Executive recommendations and future trends
Executives should begin with a portfolio-level operating model review before selecting tools. Define which decisions must be made centrally, which can remain site-led, and which data objects require enterprise ownership. Prioritize a control foundation first, then site visibility, then predictive capabilities. Use Odoo applications selectively where they solve a defined business problem rather than as a blanket suite decision. Establish governance for procurement, inventory, project controls, finance and document management before broad automation. Finally, decide early whether internal teams can sustainably manage cloud operations, security, observability and resilience or whether a managed cloud partner is the better long-term model.

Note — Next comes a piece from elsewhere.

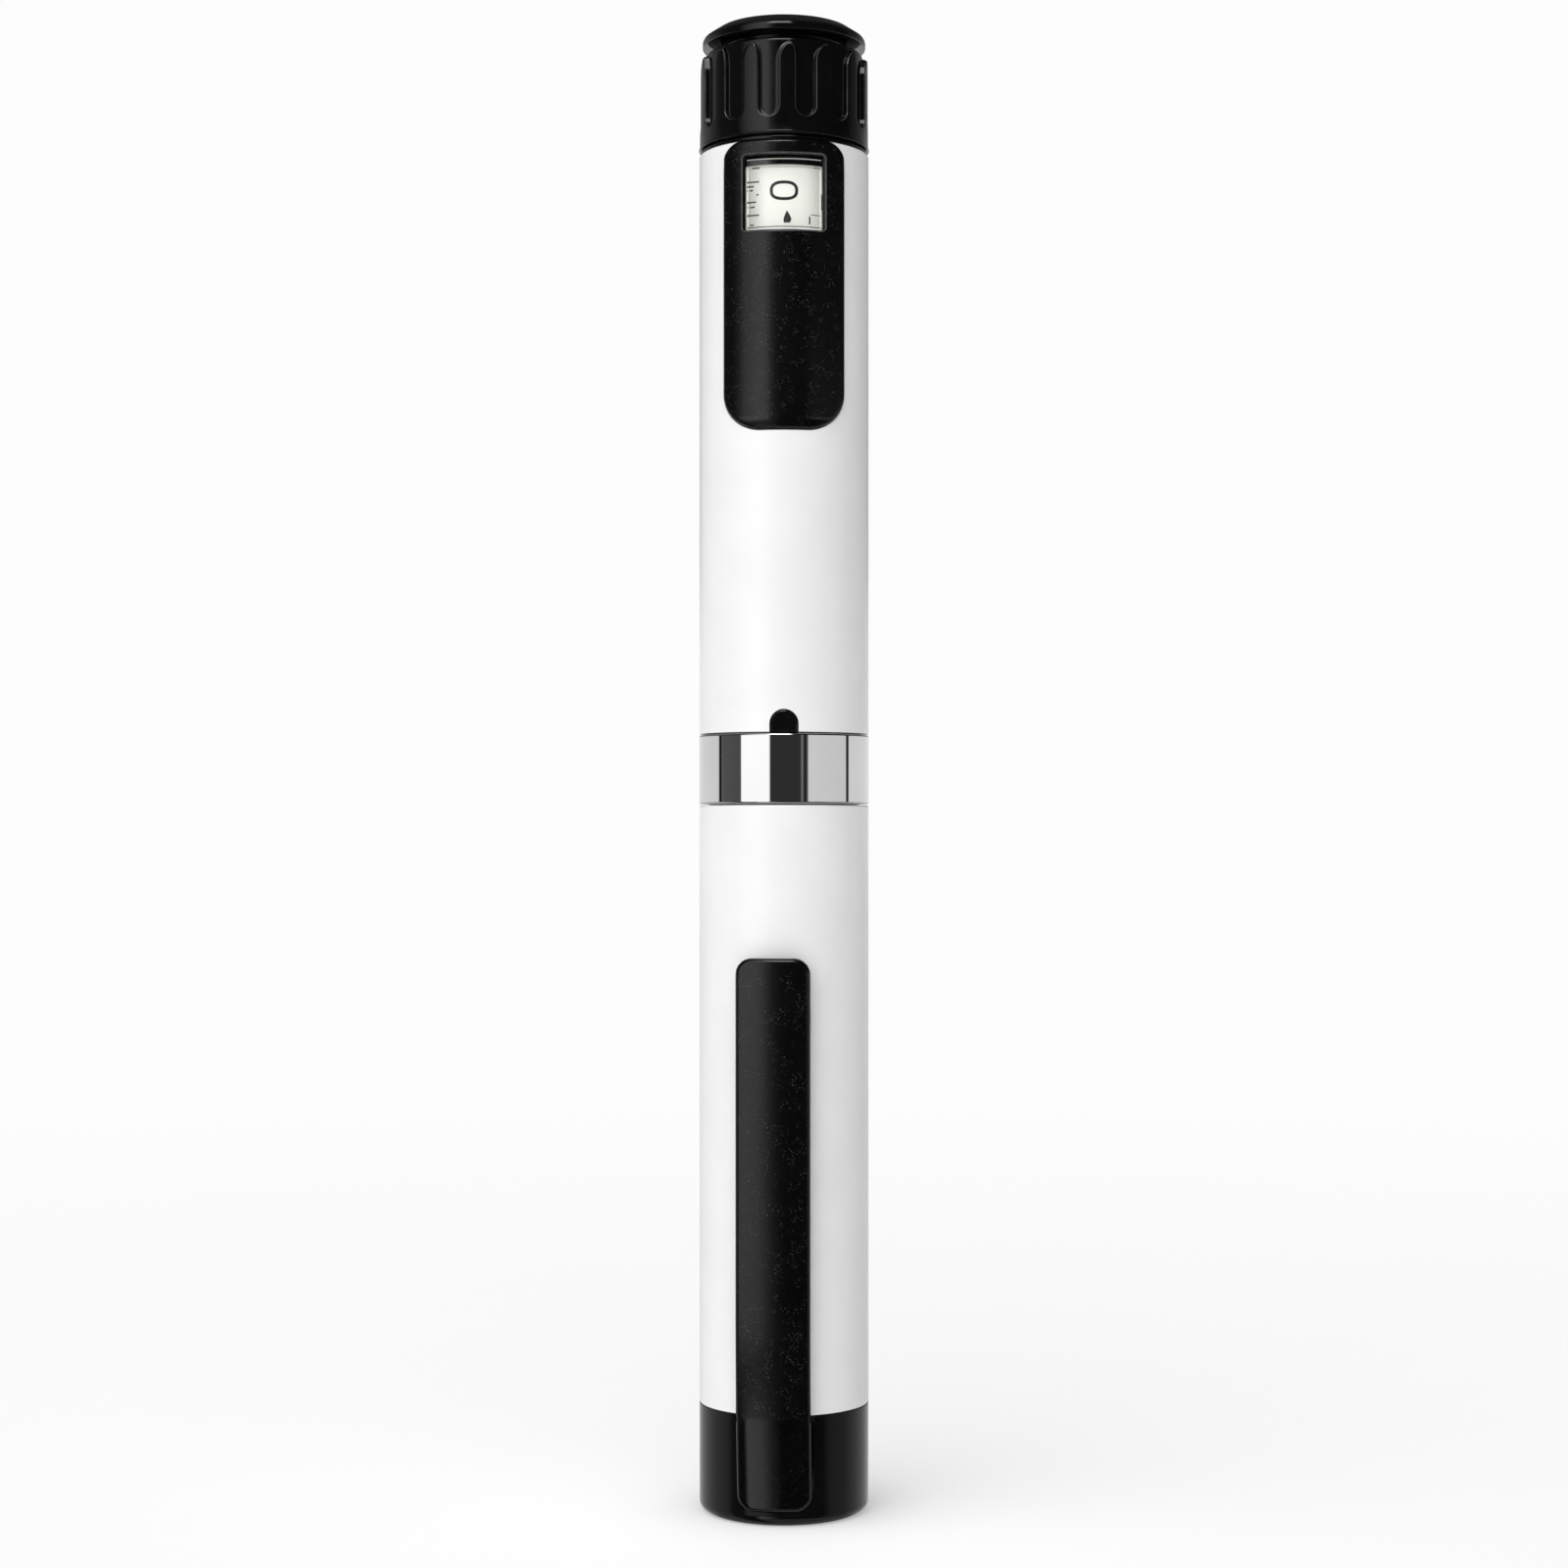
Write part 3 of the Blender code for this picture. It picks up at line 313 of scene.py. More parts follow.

Looking ahead, the most important trends are not flashy features but better coordination intelligence. Construction organizations will increasingly use AI-assisted operations to identify schedule risk, classify project documents, detect cost anomalies and improve supplier decisions. Mobile-first workflows will continue to replace site paperwork. Enterprise integration will become more important as firms connect ERP, scheduling, field data, customer systems and external partner platforms. The winners will be companies that combine disciplined process design with scalable cloud ERP, strong governance and an operating model built for multi-site complexity.
Executive Conclusion
Construction SaaS systems for coordinating multi-site operations deliver value when they unify execution, control and decision-making across the portfolio. The objective is not to digitize every site activity, but to create a reliable enterprise backbone for projects, procurement, inventory, finance and field coordination. Construction leaders should favor platforms and partners that support standardization where it matters, flexibility where it is justified, and resilience across the full operating lifecycle. When implemented with governance, integration discipline and a realistic roadmap, cloud ERP and workflow automation can help construction enterprises reduce friction, improve margin protection and scale with greater confidence.